Great soldier and conqueror as Candragupta admittedly was, he was no less great as an administrator. We have a beautifully complete and detailed account of the system of administration in vogue in his time from the Arthaśāstra of Kautilya who is generally supposed to have been his chief minister, and the few fragments of Megasthenes which have survived amply corroborate this picture. The edicts of Asoka again confirm in many respects the particulars of the organisation of the empire given by Kauțilya and Megasthenes. The supreme government, it appears from Kautilya's work, consisted of two main parts: (1) The rājā, on the one hand, and (2) the Mahāmātras, Amātyas or Sacīvas (ministers) on the other. At the head of the State was the sovereign (rājā) who had military, judicial, and legislative as well as executive functions, but was never the spiritual head. In addition to the Mantrins, there was the Mantriparişad or Assembly of Imperial Councillors. In several passages of the Arthaśāstra, the Mantrins are sharply distinguished from the Mantriparişad. The members making up the latter body evidently occupied an inferior position, their salary being 12,000 panas, while that of a Mantrin was 48,000 panas.

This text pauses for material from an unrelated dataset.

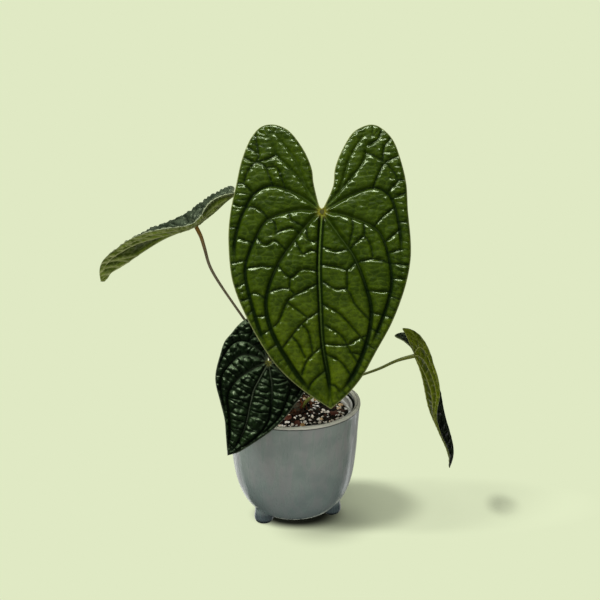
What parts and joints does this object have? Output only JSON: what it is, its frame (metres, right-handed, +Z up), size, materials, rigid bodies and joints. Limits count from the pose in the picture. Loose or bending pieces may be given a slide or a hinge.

Kautilya's Arthaśāstra has been so largely utilised by scholars that any attempt to present anew an account of Candragupta's government would be futile and a mere repetition of what has already been said on the subject. The Early History of India 2 and the Political History of Ancient India : give us a systematic and critical account of the government of the great Maurya Emperor, while Jayaswal's work on Hindu Polity illuminates many obscure points of ancient Indian statecraft and administration.
Historians differ in presenting an account of the last days of Candragupta. According to Jain tradition, Candragupta abdicated the throne and became a Jain ascetic. He is said to have repaired to Mysore, where he died.4 According to Vincent Smith, 'Chandragupta either abdicated or died in the year 298 B.C.'.5
1 Ray Chaudhuri, Political History of Ancient India, 4th Ed., p. 230. 2 By Vincent Smith.
3 By Hemchandra Ray Chaudhuri. 4 Rice, Mysore and Coorg from Inscriptions, pp. 3-4. 5 V. Smith, Early History of India, 4th Ed., p. 126.